Today, it's common to find that the designations of chief information officer (CIO) and chief technology officer (CTO) are ill-understood in India. This is because the relevance of a CIO or CTO is entirely contextual. Their roles depend on how much the company is driven by technology. The CIO functions more from a management point of view, while the CTO focuses more on technology management.
The CIO has to manage internal data and resources (IT infrastructure and systems). It's common to find that the present day Indian chief technology officer is more product- and customer-focused, as well as externally-oriented (vendor and customer). The CIO and CTO complement each other; the CIO translates the business need to the CTO. The task at hand decides who the boss is. Says Pramod Krishamurthy, CTO of Birla Sun Life Insurance, "Considering the inclinations, the one who is typically closer to the business invariably gets more of the power that comes along with decision-making. Thus, the CIO has a slight edge in a user organization. In a software organization, a CTO would have the edge because he is typically user-facing."
We need to look at user organizations and software organizations to better define the role of the chief technology officer. In an organization, the chief information officer is business-inclined and tries to define what needs to be done, converting the business need to the business strategy. The CTO focuses on how this gets done. He decides whether to build (develop) a technology or to buy it. He is also concerned with how this fits in with the company's systems landscape. Therefore, a chief technology officer has a more prominent role in product development companies than in user companies.
In user organizations, the chief technology officer helps to provide for the business need. Mohan Chandrasekaran, the CTO of Reliance Life Insurance, gives an example to illustrate the point. "We have experienced tremendous growth in customers from 1,00,000 to more than 3,00,000. They use our call center service. Previously we had 3,000 staff, but now, catering to this growth would have multiplied the staff three times. Instead, the customer is provided better service through automation, where systems take 80% of the decisions."
A chief technology officer has command over the technical leadership. If there's a fair amount of development being done in-house, then people management skills also gain importance along with vendor management skills. Notes Atul Kumar, the president and CTO of Ispat Group, "Domain knowledge is very important for a CTO. Along with the technology, he has to keep abreast of the business need too."
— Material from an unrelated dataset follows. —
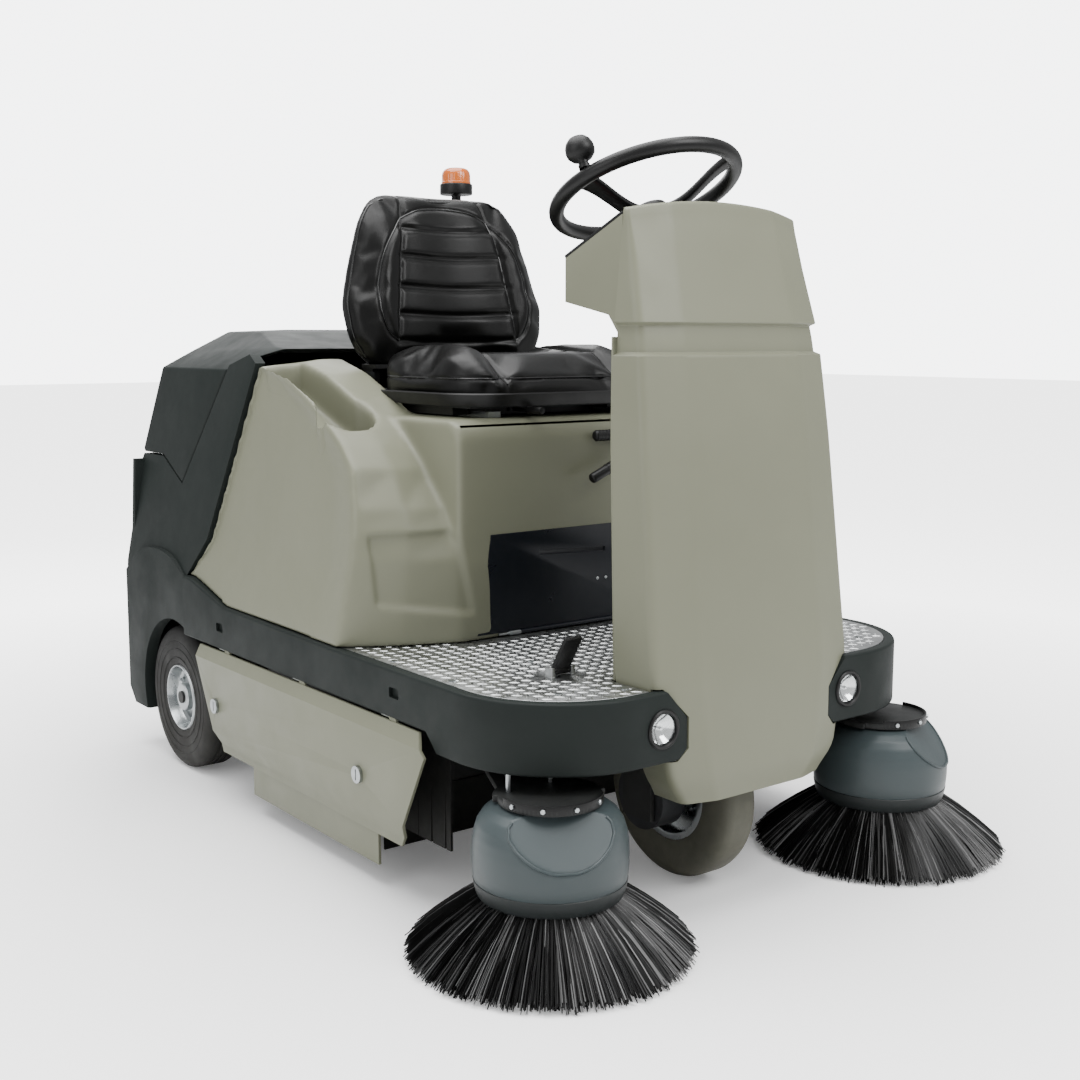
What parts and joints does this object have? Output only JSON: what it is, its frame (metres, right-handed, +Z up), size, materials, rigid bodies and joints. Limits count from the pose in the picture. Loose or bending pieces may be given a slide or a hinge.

In case the CTO is absent, the CIO will provide options and look for outsourced solutions in most Indian organizations. Technical knowledge is available from vendor organizations and outsourced partners, but a business bent of mind cannot be purchased—so the CIO may be preferred. However, Chandrasekaran differs, "One cannot say that a CTO is not required if outsourcing partners are available. Outsourcing comes into the picture for better management of processes and data."
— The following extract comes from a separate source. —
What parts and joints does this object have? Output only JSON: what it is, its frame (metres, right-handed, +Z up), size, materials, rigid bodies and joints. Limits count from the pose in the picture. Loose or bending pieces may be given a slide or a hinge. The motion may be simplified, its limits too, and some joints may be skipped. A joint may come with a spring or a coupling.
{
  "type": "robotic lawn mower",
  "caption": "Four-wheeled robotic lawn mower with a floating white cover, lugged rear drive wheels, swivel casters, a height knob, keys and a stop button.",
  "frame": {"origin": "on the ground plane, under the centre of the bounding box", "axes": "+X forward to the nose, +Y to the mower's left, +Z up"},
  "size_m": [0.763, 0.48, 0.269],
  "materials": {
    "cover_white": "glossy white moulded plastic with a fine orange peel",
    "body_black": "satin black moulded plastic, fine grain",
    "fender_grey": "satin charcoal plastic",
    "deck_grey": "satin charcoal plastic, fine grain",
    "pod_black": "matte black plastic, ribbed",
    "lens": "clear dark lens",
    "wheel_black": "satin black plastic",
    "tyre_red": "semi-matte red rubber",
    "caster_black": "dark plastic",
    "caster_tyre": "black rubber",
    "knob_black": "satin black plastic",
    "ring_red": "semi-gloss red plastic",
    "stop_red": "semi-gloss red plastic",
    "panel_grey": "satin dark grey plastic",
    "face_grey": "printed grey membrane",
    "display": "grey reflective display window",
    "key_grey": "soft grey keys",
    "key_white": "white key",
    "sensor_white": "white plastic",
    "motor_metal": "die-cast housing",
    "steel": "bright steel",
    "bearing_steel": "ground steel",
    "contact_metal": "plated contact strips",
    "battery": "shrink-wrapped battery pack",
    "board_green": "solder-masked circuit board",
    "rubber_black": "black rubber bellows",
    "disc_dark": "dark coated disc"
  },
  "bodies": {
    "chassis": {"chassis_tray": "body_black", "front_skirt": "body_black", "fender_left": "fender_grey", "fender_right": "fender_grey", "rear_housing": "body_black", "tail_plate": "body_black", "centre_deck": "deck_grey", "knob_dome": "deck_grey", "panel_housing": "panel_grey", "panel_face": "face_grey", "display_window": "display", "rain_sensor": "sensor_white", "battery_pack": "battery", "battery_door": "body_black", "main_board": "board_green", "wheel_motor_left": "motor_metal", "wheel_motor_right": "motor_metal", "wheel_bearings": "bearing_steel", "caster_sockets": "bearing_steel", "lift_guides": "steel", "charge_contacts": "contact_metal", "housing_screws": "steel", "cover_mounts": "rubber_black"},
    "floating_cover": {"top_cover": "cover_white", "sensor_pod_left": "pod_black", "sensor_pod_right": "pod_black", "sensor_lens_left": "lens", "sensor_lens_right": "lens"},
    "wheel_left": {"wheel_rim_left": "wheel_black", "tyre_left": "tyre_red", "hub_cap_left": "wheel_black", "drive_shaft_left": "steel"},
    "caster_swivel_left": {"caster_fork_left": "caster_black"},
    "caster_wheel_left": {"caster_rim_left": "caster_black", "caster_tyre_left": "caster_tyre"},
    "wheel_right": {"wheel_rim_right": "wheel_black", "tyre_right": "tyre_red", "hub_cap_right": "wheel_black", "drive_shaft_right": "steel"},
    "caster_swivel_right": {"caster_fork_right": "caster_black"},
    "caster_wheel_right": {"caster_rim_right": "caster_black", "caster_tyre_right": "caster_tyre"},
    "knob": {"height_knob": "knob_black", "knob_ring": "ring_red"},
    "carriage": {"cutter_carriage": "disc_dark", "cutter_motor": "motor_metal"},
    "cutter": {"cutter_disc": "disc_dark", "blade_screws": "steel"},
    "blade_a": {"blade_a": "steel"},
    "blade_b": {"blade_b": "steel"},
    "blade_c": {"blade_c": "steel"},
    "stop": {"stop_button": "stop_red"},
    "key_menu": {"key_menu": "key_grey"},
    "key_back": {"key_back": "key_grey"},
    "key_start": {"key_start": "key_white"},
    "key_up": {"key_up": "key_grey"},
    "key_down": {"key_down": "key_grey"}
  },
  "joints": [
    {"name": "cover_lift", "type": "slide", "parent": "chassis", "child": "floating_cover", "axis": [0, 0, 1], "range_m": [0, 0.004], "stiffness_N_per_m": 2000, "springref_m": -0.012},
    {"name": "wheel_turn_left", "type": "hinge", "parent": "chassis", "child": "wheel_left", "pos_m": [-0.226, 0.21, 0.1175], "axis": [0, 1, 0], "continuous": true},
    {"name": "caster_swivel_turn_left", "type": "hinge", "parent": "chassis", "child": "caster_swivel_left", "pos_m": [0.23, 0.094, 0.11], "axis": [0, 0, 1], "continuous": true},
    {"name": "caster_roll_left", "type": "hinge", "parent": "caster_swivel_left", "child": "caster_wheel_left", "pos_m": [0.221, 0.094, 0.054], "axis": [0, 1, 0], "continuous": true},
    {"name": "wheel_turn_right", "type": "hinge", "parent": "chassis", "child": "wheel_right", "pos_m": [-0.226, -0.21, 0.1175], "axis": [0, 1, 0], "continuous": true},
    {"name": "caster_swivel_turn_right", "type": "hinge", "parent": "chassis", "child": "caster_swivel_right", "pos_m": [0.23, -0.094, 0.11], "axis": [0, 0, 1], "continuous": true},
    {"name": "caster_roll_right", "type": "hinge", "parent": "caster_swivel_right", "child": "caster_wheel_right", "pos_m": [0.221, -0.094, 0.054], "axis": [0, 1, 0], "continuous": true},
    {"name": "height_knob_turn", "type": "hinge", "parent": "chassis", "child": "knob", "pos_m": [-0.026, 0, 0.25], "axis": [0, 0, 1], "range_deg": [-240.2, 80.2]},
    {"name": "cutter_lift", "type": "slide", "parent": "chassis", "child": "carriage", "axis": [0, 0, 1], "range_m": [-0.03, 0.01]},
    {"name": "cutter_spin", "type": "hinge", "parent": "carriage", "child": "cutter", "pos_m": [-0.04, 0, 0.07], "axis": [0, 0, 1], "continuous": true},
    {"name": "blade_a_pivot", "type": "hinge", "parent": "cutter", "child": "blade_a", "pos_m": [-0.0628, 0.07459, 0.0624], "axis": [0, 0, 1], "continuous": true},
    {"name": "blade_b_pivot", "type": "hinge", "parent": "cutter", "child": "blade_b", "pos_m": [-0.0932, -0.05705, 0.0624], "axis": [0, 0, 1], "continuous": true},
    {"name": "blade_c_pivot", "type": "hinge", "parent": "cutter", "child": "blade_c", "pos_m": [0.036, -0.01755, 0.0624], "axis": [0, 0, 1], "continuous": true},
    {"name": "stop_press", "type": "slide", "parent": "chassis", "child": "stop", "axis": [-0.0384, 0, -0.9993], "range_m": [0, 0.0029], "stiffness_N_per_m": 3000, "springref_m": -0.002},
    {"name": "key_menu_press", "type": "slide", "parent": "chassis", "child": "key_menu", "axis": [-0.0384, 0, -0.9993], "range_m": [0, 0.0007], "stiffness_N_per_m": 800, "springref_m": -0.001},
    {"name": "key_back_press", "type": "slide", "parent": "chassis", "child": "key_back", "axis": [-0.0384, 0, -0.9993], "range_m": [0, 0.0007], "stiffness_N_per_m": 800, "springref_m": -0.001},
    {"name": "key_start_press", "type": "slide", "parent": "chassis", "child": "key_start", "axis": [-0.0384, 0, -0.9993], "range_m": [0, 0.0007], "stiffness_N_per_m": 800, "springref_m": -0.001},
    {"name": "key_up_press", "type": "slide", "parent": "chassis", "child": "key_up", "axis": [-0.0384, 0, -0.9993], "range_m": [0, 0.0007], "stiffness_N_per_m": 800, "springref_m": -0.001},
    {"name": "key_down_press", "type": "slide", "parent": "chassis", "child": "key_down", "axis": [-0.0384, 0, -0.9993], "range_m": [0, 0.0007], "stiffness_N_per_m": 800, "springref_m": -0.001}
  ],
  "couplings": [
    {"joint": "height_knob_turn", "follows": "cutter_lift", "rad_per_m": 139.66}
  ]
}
New technology has the CTO's attention —not that of the CIO. Due to this aspect, many Indian companies find it a cost-effective option to overlap these roles. Technical competence is the mark of a chief technology officer. A synergy of the two is what many organizations are looking for these days, which is why in most companies the roles are merged.
Nevertheless, the chief technology officer's role is not becoming extinct. There is demand for them, but the supply is short. Since very few are available to become CTOs, the extinction rumor has started going around. Says Kumar, "If the spark of business comes to a CTO, I would say that the CIO role has no use. The problem is that CTOs are not participating at the management level; they are working only at the specialization level. Thus, it seems like they are not adding business value."
The chief technology officer functions as the business IT alignment manager. He is not an expert in all technologies, but knows whom to assign which project and how to get the optimum from them. If the CTO lacks this, his technological inclinations could become a handicap, but, like the CIO, there is no need for him to know all the business aspects.
A chief information officer without the expertise to roll out a technology would need a host of consultants; in such cases, a CTO is a must. And, an IT revamp necessitates the involvement of a chief technology officer. Explains Chandrasekaran: "I am not an expert in insurance, but I have a business analyst to provide me with the info that I need. I can contribute by putting a technology for automation and identify business project agreements. This helps because more people need not be recruited and we could expand faster."
After making investments in technologies, the need for return on investment (ROI) is enormous. To ensure this, a CTO is needed. For example, technology has a very important role to play in process manufacturing. So the CTO's role is critical in functions like these. Since there are multiple technology providers today, there needs to be someone with a good understanding of the technologies to be able to contribute to and develop the company's systems.
Of course, IT is a very diverse field, and even a CTO would not be able to be an expert in all the available technologies. This necessitates a tower-based approach, with the involvement of various specialists in the IT team. Also, a synchronized manner of working needs properly interconnected systems.
Enterprise architecture will be a key element in this. If all the systems are interconnected, the role of technology is vital. In this context, integration is a key element of the automation journey to manage people across all departments. This brings into the picture a chief technology officer's expertise, and this makes the position indispensable. So yes, the CTO role is here to stay—and for quite a while.